Dans les années 1950-1960, en réaction à l’hégémonie ashkénase, des mouvements de protestation et de résistance orientaux émergent en Israël. Le plus célèbre fut celui des Panthères noires d’Israël, composé essentiellement de jeunes maghrébins juifs issus des quartiers et des cités populaires de Jérusalem. D’abord réprimées par les autorités israéliennes, puis récupérées par des groupes d’extrême gauche ou le parti communiste, et finalement écartées de la société israélienne, les Panthères noire - malgré leur brève existence - demeurent une référence pour les jeunes orientaux.

Il faut attendre les années 1980 pour voir apparaître en même temps que le Shas (parti religieux des Juifs orientaux) une critique intellectuelle laïque chez les Orientaux.

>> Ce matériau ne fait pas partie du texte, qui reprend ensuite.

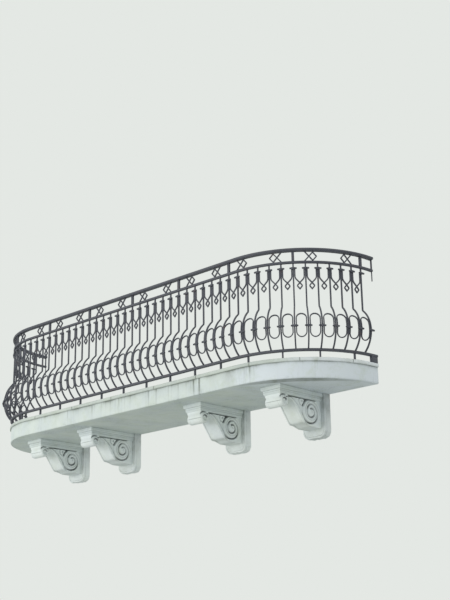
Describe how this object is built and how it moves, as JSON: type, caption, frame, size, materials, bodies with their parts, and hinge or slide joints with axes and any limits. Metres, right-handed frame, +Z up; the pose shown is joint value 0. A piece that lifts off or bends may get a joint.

Le titre de l’article d’Ella Shohat, « Le sionisme vu par ses victimes juives », en résume la teneur. Écrit en 1988, il fut publié pour la première fois en ouverture du numéro spécial de Social Text consacré au débat colonial. Traduit ici pour la première fois en français, il est considéré comme un texte fondateur et reste une référence pour toute une génération d’intellectuels qui analysent le sionisme comme une idéologie européenne à caractère orientaliste et colonial, orchestrant l’acculturation, la sécularisation et la destruction des références identitaires des Arabes juifs. Les intellectuels de cette mouvance, tout en insistant sur le désastre social et culturel que fut la « sionisation » des Arabes juifs, pensent leur propre histoire en rapport avec les autres victimes du sionisme, les Palestiniens.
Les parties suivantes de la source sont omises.